To me, one of the most important things to teach a dog is to allow you to easily get hold of its collar. Or even to run to you and place its collar in your hand. I can’t tell you how many times my dogs were on the verge of running amok and this saved my bacon. I may go more into depth on teaching that kind of collar grab later, but I want to talk about how you can get a long way toward a basic collar grab while spending almost zero time on it.
The first tip is one I learned from my mentor, Susan Garrett. Whenever you are giving your dog a treat anyway, grab the collar right before you give the treat. Note that if your dog is already suspicious of having his collar grabbed, you might need to just hold your hand near the collar at first and work your way up to grabbing the collar over a few days.
Another thing you can do is to keep treats near the door you use most often to go on walks with your dog. When you remove the leash, you have to grab the collar anyway, so just take a moment to give a treat while your hand is still on the collar and before you let the dog go on to do whatever dog things he had in mind. I like to do this, because the dog gets to be as excited about coming into the house as leaving the house. If your dog ever does get out off leash, you have a better chance of getting him back, whether that’s through being able to grab his collar or just opening the door where he knows a treat is waiting.
And, of course, you can “mix and match” with collar grab as well. Just add a step after the dog runs to where you are going to give him a stuffed Kong where you grab his collar before handing him the Kong.
One of my favorite things to do is just set things up so the dog trains herself. I first came across this concept reading about how Austerlitz Shepherds starts crate training their puppies by positioning the crates where the puppies have to go into them to be near the activity in the room.
I’ve used this concept a number of times, but recently I had a situation where my dog Arya would try to get attention from my mom by jumping on her. Mom didn’t take kindly to that, and in the current state of her illness I couldn’t tell her to just ignore Arya and let me handle it. Instead, she’d shove Arya back, resulting in a vicious cycle where Arya and Mom were starting to dislike each other.
So I came up with this setup. It has several benefits. The first is that it completely prevented Arya from seeking attention from my mother. In my opinion, about 80% of dog training is just making sure your dog isn’t able to do the wrong thing.
We did start getting a new wrong thing, though, because of the bad relationship between my mom and Arya. Arya would stare at my mother until she was upset, and then she would bark (Arya, not my mother). So I added a strategically-placed towel to help her realize that she could stop looking at something that was bothering her to see.

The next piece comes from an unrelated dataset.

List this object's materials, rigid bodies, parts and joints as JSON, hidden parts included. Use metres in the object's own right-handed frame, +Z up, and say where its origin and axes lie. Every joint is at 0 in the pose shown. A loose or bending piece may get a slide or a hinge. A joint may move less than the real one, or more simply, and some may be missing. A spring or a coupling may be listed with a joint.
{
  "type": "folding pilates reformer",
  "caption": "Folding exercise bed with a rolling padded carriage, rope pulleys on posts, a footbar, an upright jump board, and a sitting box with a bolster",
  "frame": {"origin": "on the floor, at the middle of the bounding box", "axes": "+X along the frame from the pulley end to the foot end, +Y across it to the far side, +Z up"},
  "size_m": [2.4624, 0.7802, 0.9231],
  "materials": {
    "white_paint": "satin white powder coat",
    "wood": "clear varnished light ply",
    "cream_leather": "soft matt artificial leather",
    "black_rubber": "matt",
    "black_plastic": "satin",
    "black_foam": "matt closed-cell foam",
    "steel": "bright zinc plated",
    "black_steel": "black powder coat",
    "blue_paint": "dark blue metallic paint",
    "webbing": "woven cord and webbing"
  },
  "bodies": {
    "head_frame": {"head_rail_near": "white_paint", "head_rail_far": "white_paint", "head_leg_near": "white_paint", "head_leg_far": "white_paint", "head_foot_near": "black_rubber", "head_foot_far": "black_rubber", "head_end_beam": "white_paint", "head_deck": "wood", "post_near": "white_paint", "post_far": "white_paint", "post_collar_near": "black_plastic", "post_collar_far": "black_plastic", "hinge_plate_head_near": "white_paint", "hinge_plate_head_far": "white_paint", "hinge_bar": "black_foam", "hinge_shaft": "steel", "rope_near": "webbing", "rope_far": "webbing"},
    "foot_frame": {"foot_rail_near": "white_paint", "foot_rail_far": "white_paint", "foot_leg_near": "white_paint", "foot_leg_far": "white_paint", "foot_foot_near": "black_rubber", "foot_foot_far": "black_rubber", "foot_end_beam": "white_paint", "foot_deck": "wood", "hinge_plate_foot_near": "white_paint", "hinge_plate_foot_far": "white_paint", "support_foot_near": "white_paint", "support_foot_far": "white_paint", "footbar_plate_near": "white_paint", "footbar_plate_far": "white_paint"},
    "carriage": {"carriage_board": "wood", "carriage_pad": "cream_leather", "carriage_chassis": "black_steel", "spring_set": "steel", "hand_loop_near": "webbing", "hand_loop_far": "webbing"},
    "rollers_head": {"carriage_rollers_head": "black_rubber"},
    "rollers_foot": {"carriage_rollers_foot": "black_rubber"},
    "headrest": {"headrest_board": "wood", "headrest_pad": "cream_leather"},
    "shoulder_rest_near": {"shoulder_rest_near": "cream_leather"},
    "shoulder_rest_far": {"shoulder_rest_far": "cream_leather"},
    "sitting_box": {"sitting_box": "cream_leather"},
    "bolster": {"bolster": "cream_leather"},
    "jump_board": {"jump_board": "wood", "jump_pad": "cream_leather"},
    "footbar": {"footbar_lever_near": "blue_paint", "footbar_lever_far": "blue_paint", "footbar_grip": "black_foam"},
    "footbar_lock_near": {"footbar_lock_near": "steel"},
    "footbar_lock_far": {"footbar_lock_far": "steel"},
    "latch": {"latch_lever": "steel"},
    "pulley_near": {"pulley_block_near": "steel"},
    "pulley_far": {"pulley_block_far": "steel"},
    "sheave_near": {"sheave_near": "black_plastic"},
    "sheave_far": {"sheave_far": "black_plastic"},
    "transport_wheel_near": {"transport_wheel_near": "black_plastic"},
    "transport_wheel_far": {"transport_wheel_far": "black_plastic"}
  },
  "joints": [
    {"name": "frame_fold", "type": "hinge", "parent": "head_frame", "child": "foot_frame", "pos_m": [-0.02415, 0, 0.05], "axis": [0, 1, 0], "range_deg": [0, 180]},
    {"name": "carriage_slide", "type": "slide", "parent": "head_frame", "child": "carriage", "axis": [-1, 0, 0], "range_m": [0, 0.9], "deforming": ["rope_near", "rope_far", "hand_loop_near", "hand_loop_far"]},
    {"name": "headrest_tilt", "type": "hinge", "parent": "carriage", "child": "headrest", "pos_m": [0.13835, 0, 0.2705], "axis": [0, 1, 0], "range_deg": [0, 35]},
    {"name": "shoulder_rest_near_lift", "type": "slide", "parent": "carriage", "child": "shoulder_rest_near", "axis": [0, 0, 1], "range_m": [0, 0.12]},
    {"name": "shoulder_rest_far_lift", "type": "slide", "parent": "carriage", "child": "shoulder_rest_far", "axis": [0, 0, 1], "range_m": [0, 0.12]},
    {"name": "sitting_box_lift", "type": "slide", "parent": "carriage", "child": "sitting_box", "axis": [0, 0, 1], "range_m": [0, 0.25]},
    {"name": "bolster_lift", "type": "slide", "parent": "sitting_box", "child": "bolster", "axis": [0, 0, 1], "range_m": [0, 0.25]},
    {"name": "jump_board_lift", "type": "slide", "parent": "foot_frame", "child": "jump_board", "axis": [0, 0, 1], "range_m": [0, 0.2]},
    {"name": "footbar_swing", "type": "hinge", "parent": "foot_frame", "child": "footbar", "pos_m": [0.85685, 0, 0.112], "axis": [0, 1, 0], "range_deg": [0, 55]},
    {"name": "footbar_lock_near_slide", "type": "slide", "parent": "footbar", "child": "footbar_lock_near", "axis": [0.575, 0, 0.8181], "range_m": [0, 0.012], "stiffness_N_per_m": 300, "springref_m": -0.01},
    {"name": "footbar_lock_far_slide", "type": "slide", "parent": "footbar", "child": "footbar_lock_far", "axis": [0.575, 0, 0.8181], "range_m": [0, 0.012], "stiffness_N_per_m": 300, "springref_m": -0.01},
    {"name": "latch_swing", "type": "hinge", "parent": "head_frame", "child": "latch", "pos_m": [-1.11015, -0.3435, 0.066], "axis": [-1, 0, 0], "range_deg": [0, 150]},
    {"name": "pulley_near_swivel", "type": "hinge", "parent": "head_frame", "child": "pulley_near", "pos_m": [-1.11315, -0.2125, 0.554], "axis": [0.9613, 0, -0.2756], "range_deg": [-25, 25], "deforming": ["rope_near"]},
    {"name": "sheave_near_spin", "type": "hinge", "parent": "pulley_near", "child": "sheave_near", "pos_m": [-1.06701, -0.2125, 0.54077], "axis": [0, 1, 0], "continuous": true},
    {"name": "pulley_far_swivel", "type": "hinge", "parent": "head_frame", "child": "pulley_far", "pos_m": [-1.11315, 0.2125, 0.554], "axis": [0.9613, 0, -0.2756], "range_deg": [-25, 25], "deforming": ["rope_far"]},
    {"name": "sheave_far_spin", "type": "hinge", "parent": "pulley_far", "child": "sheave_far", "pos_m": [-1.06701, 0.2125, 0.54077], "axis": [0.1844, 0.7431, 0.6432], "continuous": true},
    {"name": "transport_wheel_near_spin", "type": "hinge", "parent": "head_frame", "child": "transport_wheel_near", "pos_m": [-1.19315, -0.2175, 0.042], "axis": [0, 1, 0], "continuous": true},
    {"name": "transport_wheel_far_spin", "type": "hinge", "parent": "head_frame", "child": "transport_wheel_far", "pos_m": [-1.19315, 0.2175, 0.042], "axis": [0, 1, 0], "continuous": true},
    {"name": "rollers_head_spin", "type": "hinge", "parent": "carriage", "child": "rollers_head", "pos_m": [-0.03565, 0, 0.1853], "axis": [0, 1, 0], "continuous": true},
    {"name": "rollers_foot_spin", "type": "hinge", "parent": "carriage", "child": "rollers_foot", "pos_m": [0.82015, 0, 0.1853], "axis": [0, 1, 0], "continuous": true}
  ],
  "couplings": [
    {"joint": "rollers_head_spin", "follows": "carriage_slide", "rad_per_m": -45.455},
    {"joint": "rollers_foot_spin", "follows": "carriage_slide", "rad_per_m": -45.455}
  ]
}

This towel is hung so she can see my mom if she stands way to one side or if she lies down. To stay in one of those positions, she needs to be calm and in control of herself. As soon as she starts barking, she also starts moving—and she’ll move right out of the position she needs to stay in to see my mom, breaking her eye contact and calming her down.
SMART x 50
When we’re under stress and our dogs are part of that, it’s easy not to notice all the times the dog isn’t adding to our stress. What if it were possible to increase the percentage of time the dog is behaving perfectly fine and decrease the amount of time the dog spends doing things we’d rather he didn’t?
Note that the above is an Amazon affiliate link, so if you buy the book, I could get money. But that’s not why I recommend it :).

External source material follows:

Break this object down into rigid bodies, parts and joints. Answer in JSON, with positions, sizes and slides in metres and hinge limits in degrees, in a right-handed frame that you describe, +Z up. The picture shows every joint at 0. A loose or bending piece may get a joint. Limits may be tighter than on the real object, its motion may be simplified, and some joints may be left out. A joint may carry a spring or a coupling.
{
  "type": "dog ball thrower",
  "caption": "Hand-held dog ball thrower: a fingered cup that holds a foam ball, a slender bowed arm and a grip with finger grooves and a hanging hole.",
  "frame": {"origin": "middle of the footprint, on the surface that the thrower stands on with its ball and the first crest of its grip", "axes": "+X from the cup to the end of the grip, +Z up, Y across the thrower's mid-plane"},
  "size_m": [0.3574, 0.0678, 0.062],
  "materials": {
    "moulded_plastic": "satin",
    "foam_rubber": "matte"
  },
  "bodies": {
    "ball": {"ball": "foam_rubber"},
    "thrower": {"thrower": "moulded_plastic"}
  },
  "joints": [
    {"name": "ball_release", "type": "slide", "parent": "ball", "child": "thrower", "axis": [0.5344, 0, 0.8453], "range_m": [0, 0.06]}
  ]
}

This is the concept outlined Kathy Sdao’s Plenty in Life is Free as SMART x 50. This stands for
See the behavior you want
Mark that behavior (using a clicker or special word)
Reward that behavior (using food, in this case)
The way it works is you count out 50 treats in the morning and try to catch your dog doing things right so many times throughout the day that you use them all up.
I tend to be pretty relaxed about the 50 treats part. Instead, when my dogs are puppies, I’ll measure out their next meal and leave it in a bowl somewhere handy. Will you judge me if I say that’s often the kitchen table? Then, I will mark and usually go back to the bowl to give out the reward. But sometimes I load a few in my pockets for when we’re outside or at the opposite end of the house. When it comes time for the next meal, if there’s any left I feed that to the dog all at once.
I love lots of things about this method. First, it reminds me to appreciate all the times my dogs really are being good. Next, it takes basically no time, but really helps me see big changes in my dogs’ behavior. Finally, it’s a great way to prevent the problem where dogs won’t work when they think you don’t have treats on you. Because often I have treats on me, but I’m not training and don’t give them out, and when I do get them out they come from a bowl on the table.
I listen to lots of podcasts when I’m driving around, and Michelle Stern of Pooch Parenting suggests that new parents who are having a hard time finding time make a point of filling in “wasted time” with dog training. For example, if your coffee or tea has gotten cold, you might pick up some treats and train your dog while you’re reheating it in the microwave. I personally find that I’ve already booked out these times for tasks that are easier to do in the moment, such as putting away clean dishes, but it might be helpful for some readers.